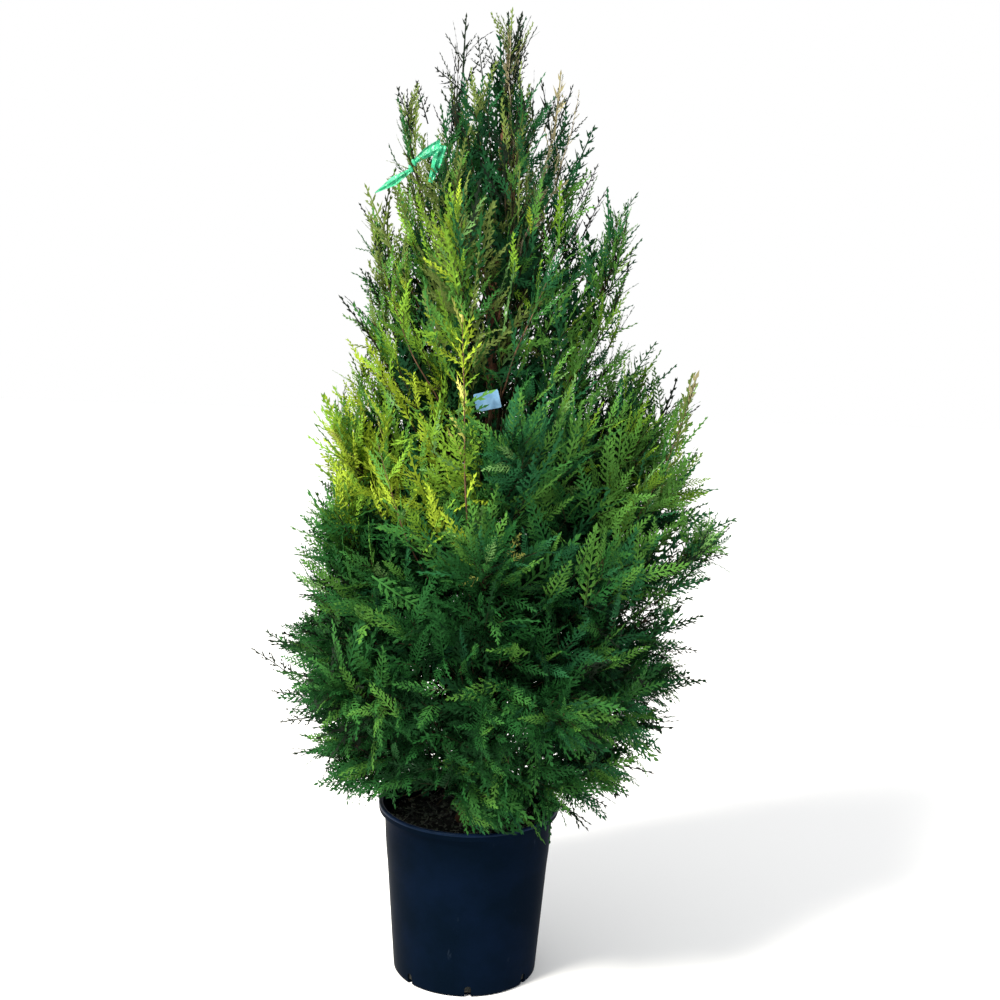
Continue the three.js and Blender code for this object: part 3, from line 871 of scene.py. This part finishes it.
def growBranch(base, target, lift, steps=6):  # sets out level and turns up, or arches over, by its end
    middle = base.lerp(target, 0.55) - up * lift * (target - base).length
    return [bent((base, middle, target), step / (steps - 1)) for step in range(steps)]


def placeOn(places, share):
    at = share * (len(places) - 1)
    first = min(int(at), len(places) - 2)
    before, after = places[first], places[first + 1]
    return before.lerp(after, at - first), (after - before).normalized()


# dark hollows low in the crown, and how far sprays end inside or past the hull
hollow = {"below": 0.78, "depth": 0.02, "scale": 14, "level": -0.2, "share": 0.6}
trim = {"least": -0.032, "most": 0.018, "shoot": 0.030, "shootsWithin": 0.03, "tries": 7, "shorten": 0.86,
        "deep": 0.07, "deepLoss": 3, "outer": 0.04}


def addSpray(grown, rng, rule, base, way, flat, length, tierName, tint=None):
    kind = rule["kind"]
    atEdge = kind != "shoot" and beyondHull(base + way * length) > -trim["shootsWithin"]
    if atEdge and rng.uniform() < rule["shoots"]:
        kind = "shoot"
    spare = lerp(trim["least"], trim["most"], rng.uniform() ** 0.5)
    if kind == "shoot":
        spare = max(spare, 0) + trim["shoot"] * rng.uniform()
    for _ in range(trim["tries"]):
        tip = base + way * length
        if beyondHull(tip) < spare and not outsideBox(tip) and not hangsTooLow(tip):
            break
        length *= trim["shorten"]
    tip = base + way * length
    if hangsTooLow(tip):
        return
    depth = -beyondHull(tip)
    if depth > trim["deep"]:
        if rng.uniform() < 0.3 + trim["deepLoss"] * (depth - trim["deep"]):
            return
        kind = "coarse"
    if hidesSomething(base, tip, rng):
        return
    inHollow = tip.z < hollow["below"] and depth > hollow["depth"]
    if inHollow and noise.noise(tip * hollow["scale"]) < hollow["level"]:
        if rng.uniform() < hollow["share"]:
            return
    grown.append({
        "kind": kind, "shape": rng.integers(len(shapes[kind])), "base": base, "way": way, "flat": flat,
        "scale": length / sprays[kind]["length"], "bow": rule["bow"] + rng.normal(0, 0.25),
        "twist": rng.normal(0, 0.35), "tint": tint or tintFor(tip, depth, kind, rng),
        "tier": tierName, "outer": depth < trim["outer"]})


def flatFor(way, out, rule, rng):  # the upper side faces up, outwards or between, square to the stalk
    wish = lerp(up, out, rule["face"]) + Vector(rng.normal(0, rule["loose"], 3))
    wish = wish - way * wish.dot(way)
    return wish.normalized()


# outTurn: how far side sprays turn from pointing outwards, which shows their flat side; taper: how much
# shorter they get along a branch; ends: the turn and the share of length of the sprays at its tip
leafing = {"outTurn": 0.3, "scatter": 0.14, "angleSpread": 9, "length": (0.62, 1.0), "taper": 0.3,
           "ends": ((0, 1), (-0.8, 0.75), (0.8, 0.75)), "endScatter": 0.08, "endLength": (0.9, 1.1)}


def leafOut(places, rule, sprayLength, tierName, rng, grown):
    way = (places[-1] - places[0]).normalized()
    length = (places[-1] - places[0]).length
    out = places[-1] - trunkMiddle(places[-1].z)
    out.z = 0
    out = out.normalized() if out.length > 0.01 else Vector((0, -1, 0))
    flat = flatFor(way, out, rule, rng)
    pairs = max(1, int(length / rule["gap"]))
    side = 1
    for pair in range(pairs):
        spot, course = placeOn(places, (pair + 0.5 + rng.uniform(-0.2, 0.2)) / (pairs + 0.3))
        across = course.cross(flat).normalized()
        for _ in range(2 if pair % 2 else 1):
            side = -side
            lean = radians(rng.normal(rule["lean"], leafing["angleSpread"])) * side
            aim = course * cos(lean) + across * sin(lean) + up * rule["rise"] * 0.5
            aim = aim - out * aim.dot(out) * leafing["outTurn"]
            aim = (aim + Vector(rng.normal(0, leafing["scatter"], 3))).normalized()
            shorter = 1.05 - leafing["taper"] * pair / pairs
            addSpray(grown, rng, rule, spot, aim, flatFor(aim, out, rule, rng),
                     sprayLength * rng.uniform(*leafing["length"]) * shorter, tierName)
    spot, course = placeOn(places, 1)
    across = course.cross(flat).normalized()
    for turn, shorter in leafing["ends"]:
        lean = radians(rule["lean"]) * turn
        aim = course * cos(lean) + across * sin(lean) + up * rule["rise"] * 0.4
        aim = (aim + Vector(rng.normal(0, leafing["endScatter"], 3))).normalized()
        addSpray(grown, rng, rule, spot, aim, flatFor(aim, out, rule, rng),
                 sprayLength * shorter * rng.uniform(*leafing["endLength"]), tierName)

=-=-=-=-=

## Instructions to follow:
Each line containing the word "from" counts once; report the total alone.

## Answer for the task:
2